The reader likely thinks it is odd that the thing that has crept into the narrator's home is a snail. It seems an unlikely invader from the outside world. However, readers can dismiss the oddity of the situation as they come to see that the snail represents many ideas in Woolf's story. The slow movement of the snail coincides with the pace of the narrator's thinking as she tries to discern the mark on the wall. She never stands up to get a closer look at the mark. Instead, she views it from afar while seated in her chair and ponders the nature of the mark. She asks what the mark may be and how it got there, and this leads her mind down a path of self-reflection. And after all this pondering over what the mark is, someone else in the room, a man, stands up, casually notices the mark, and calls it what it is: a snail. In this instance, the snail comes to represent how she understands that men and women may perceive the world in different ways. Woolf's feminist stance on gender is reflected in her illustration of man's practicality versus woman's inquiry. A man will see something, investigate it, and call it what it is, while a woman will "overthink" before investigating, and her mind will go down a path of inquiry. The differences are not necessarily a bad thing, and modern studies in neuroscience and psychology suggest that these are the ways male and female brains are naturally wired for thinking: women's brains are wired to think more analytically than men's. However, in Woolf's day and age, the difference was likely perceived as a flaw on the part of the woman.

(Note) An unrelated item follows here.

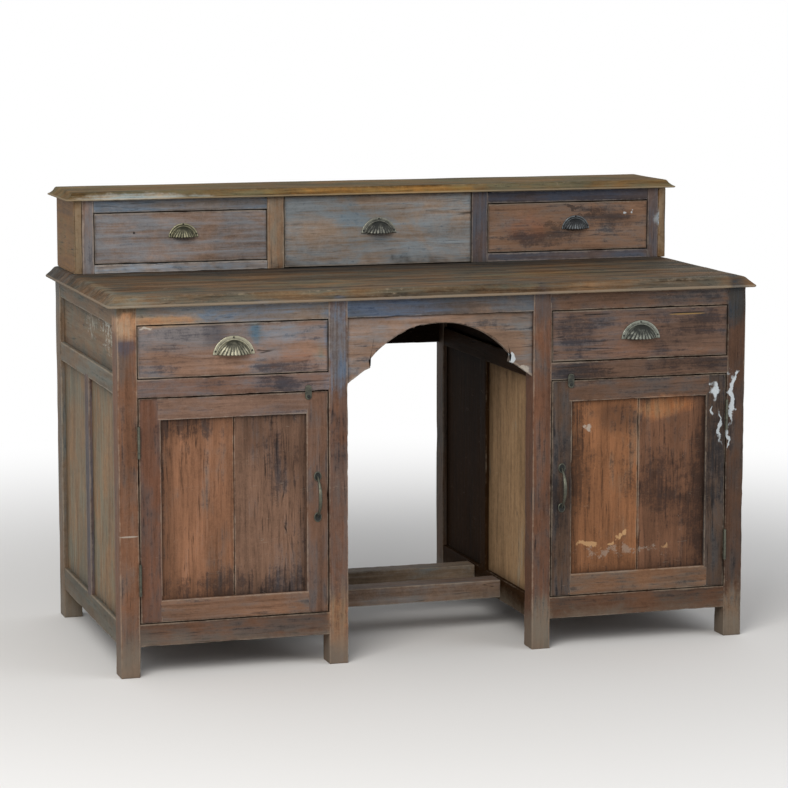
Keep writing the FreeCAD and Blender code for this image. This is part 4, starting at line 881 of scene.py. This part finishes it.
def moulded_board(x, y, low, profile, moulded_front, seed, look):
    """Nested rings of a board moulded at both ends and, if asked, along its front. profile is
    rows of (inset, height, edge value). Chips go inwards where the waves are high."""
    rows, top = ring_rows(profile, y[1] - y[0]), profile[-1][1]
    rings, runs = [], []
    for inset, height, edge, square in rows:
        corners = outline(x, y, inset, square, moulded_front)
        sides = np.roll(corners, -1, 0) - corners
        if not runs:
            for length in np.linalg.norm(sides, axis=1):
                close = (BY_CORNER, length - BY_CORNER) if length > SHORT else ()
                runs.append(np.sort(np.append(stations(length, FINE), close))[:-1] / length)
        line = np.concatenate([corner + side * run[:, None]
                               for corner, side, run in zip(corners, sides, runs)])
        rings.append(np.concatenate([line, np.full((len(line), 1), low + height)], 1))
    points = np.array(rings)
    rubbed = np.repeat([1, 1, 1.0 if moulded_front else 0.1, 1, 1, 0.1], [len(run) for run in runs])
    edge = np.array([row[2] for row in rows])[:, None] * rubbed
    middle = np.array([sum(x) / 2, y[1]])
    inwards = np.concatenate([middle - points[..., :2], np.zeros(edge.shape + (1,))], 2)
    inwards /= np.maximum(np.abs(inwards).max(-1, keepdims=True), 1e-6)
    chip = np.clip(0.6 * waves(points, 0.11, seed) + 0.5 * waves(points, 0.02, seed + 1), 0, 1.2)
    points = points + inwards * (chip * edge ** 2 * CHIP_DEPTH)[..., None]
    sag = SAG * (1 + np.clip(waves(points, 0.25, seed + 2), -1, 1))
    points[..., 2] -= sag * (points[..., 2] > low + top / 2)
    return carried(points, edge, seed, look)


def arc(start, through, end, count):
    """Points after start, up to end, on the circle through three points. Its centre c is as far
    from all three, which is two linear equations."""
    a, b, d = (np.array(point, float) for point in (start, through, end))
    c = np.linalg.solve(2 * np.array([b - a, d - a]), [b @ b - a @ a, d @ d - a @ a])
    angles = np.unwrap([math.atan2(q[1] - c[1], q[0] - c[0]) for q in (a, b, d)])
    turn = np.linspace(angles[0], angles[2], count + 1)[1:]
    return c + np.linalg.norm(a - c) * np.stack([np.cos(turn), np.sin(turn)], 1)


def moulding(thick, lip, shoulder, drop, flat, hollow):
    """The profile of a top, from underneath: a round lip, a long hollow up to the shoulder, and
    a soft shoulder that runs into the flat. hollow is the share of the way, inwards and up,
    at the middle of the hollow's arc. Only the lip is rubbed."""
    foot = np.array([0.0015, 0.0])
    begin, bend = foot + (0, lip), np.array([shoulder, thick - drop])
    end = np.array([flat, thick])
    rows = [(*foot, 0.4)] + [(*q, 1.0) for q in arc(foot, (0.0, lip / 2), begin, 5)]
    rows += [(*q, 0.12) for q in arc(begin, begin + (bend - begin) * hollow, bend, 9)]
    return rows + [(*q, 0.3) for q in arc(bend, bend + (end - bend) * (0.42, 0.66), end, 6)]


# Height of the lip, inset and drop of the shoulder, inset of the flat, and the hollow
MOULDINGS = {"main_top": (0.005, 0.017, 0.005, 0.026, (0.55, 0.49)),
             "gallery_top": (0.0035, 0.0155, 0.0035, 0.020, (0.62, 0.42))}
for name, shape in MOULDINGS.items():
    surfaces = []
    for index, (low, high) in enumerate(boards_of(name)):
        x, y, heights = zip(low, high)
        profile = moulding(heights[1] - heights[0], *shape)
        surfaces.append(moulded_board(x, y, heights[0], profile, index == 0, 9000 + index,
                                      look_of(name, index)))
    top = make_piece(name + "_boards", surfaces, [name], WOODS["top_wood"])
    print(top.name, len(surfaces), "boards,", len(top.data.vertices), "points")

# %% [markdown]
# ## The arched apron
# The apron hangs under the kneehole rail. Its lower edge runs from a post up to a cusp, back
# into a notch, over the arch, and down the same way on the other side. A filled curve would
# give the shape but no points to colour and dent. A surface ruled between this line and the
# straight top edge has them, and its rows go round the board from face to face.

# %% The arch line and the board above it
HALF_ARCH, ARCH_RISE, ARCH_TOP = 0.158, 0.075, 0.721  # the arc over the knees
SPRING = np.array([(HALF_ARCH, 0.646), (0.1555, 0.631), (0.169, 0.6255), (0.207, 0.598)])
UP_THE_FACE = np.array([0.6, 0.3, 0.12, 0.05])  # rows of points, as shares of the way up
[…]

The narrator's mind alights on trees as a symbol after hearing a tree branch tapping on her windowpane. That sensory observation leads her down a path of thinking about trees and how their relationship to time is much different than a human's relationship to it. Trees connect to nature, which the narrator accuses of playing a "game" that forces one to want to find the answers to questions that settle the experience of reality so the mind can stop dwelling on them. In this light, trees symbolize what is real and tangible, and they serve as a kind of foil to the never-ending thinking of humans. Nature appears to wonder little about humans, while humans obsess endlessly over finding meaning within it. The narrator only seems to find peace from her stream-of-consciousness thinking when contemplating the life of a tree, demonstrating for her that there is something about modern life that causes the mind to fixate on the uncertain and unknowable.